Good story, Karen! I consider XSLT a bit of a vice of mine. Despite the gnarly syntax and the weird way you have to do some really basic things, it is also incredibly, intoxicatingly powerful. I always find great pleasure and satisfaction in working out a solution to a problem in XSLT. And the *most* marvelous thing about it is that it’s a standard language that can be used or embedded in a whole host of different environments, from the Unix shell to Internet Explorer, and in just about any programming language. Because you can use it to express many of the kinds of transformations we routinely have to do to structured, bibliographic data, it could be an incredibly powerful way for library folks to share some of the grunt work of data manipulation — and in a system-independent way. I love the example set by the LoC stylesheets for transforming MODS, MARC, and DC. I’d love to see that expanded into a convention for building more modular, piecemeal stylesheets that could be combined to do much more fun stuff (like generating COINS or OpenURL from MARC, etc) — eventually an open repository of sorts — a shared toolbag of XSLT modules to do Useful Things to bibliographic data.

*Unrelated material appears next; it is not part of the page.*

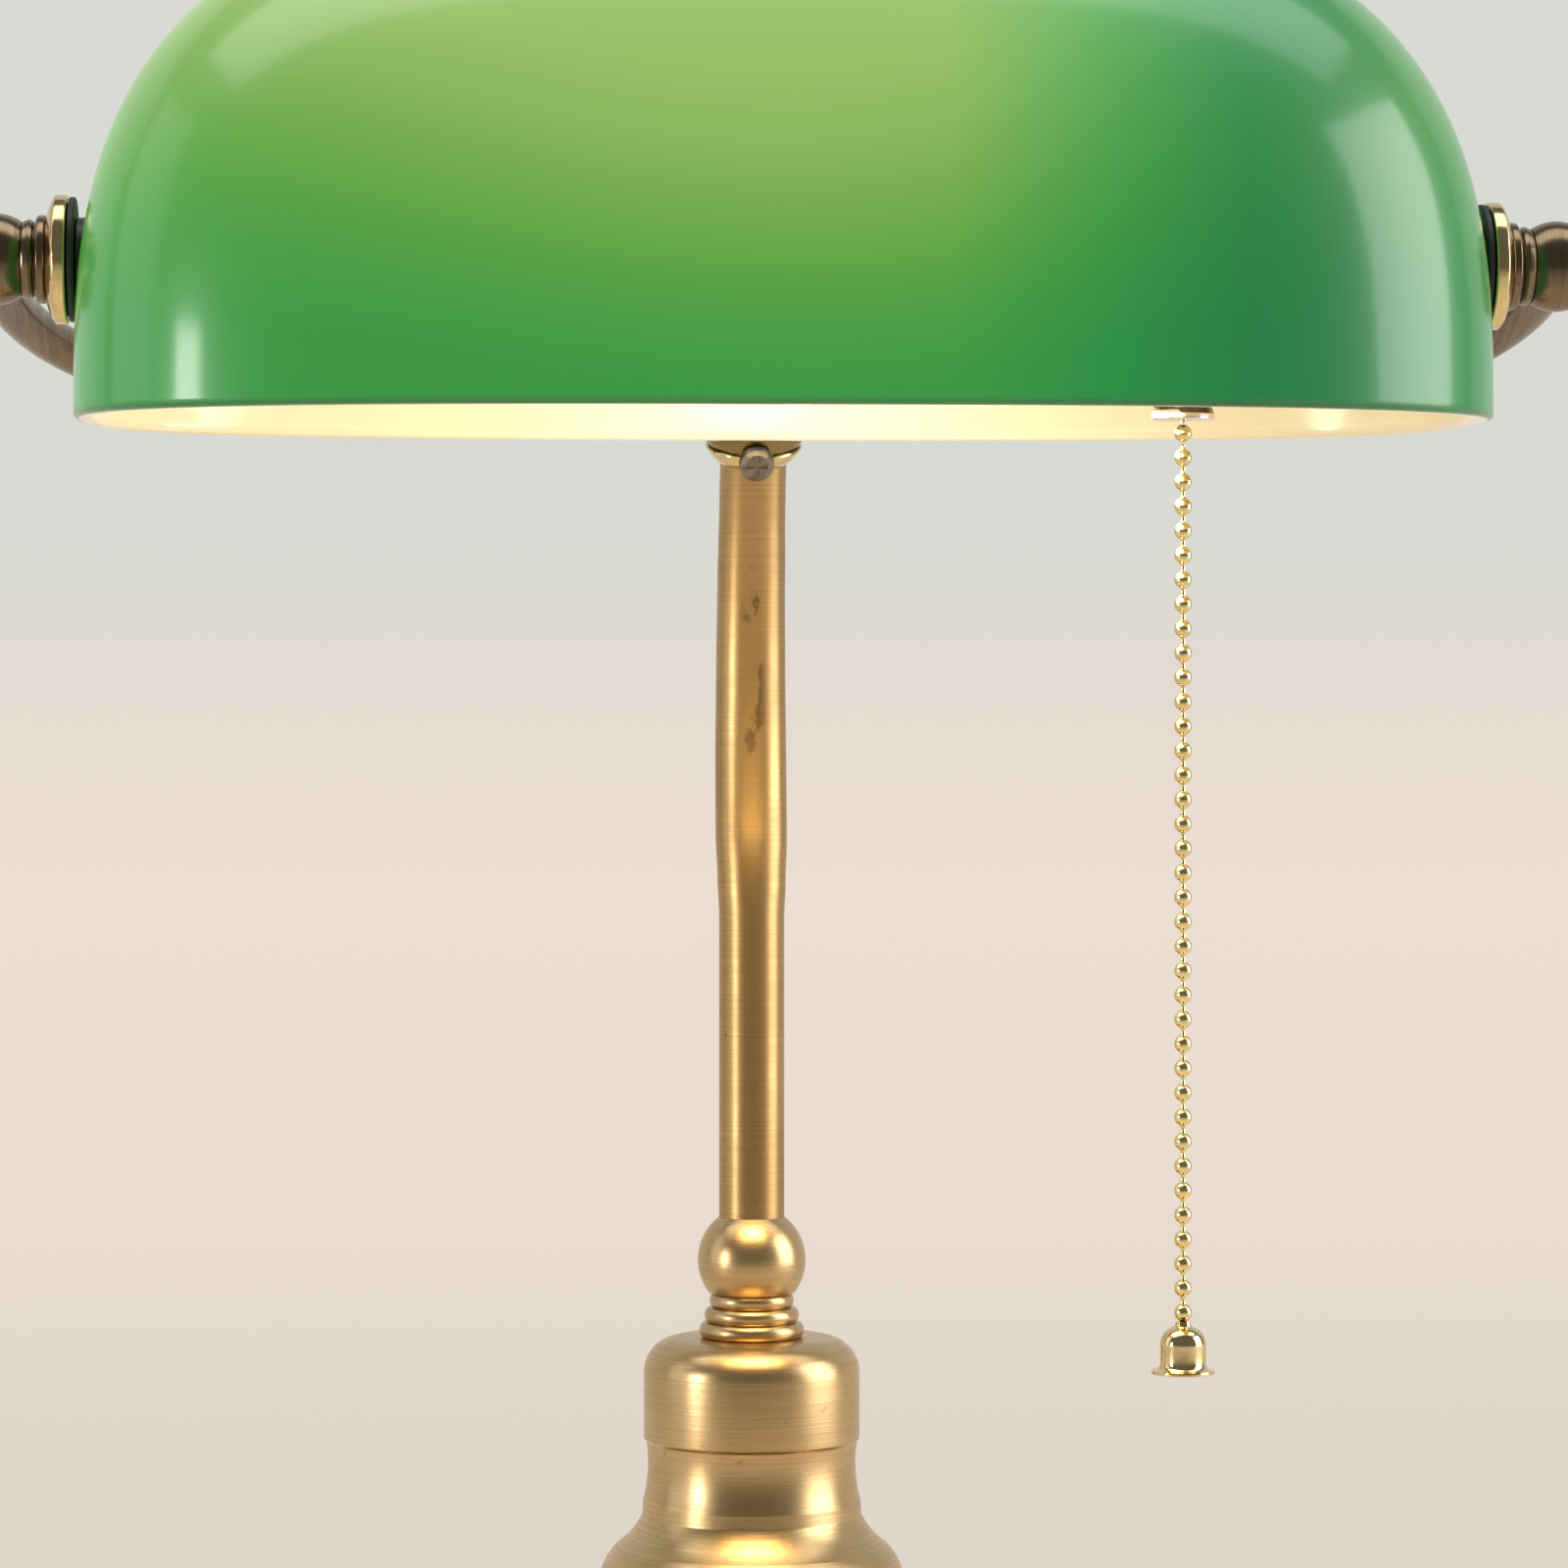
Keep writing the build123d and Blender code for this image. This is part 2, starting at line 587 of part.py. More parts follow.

I completely agree Sebastian. Honestly, XSLT is one of my favorite tools. As you say it works in a variety of different environments from client-side parsing like IE or Firefox and editors like oXygen to server side technologies like PHP, Perl, ASP, Coldfusion. Honestly, it is wicked modularized. Taking my TSV tranform and making it into a MODS one was a snap because I wrote it in a “push” fashion. With all the recent discussion about creating linked data, it seems like XSLTs that help do this would be a good idea, particularly if the data currently is available in some other XML format.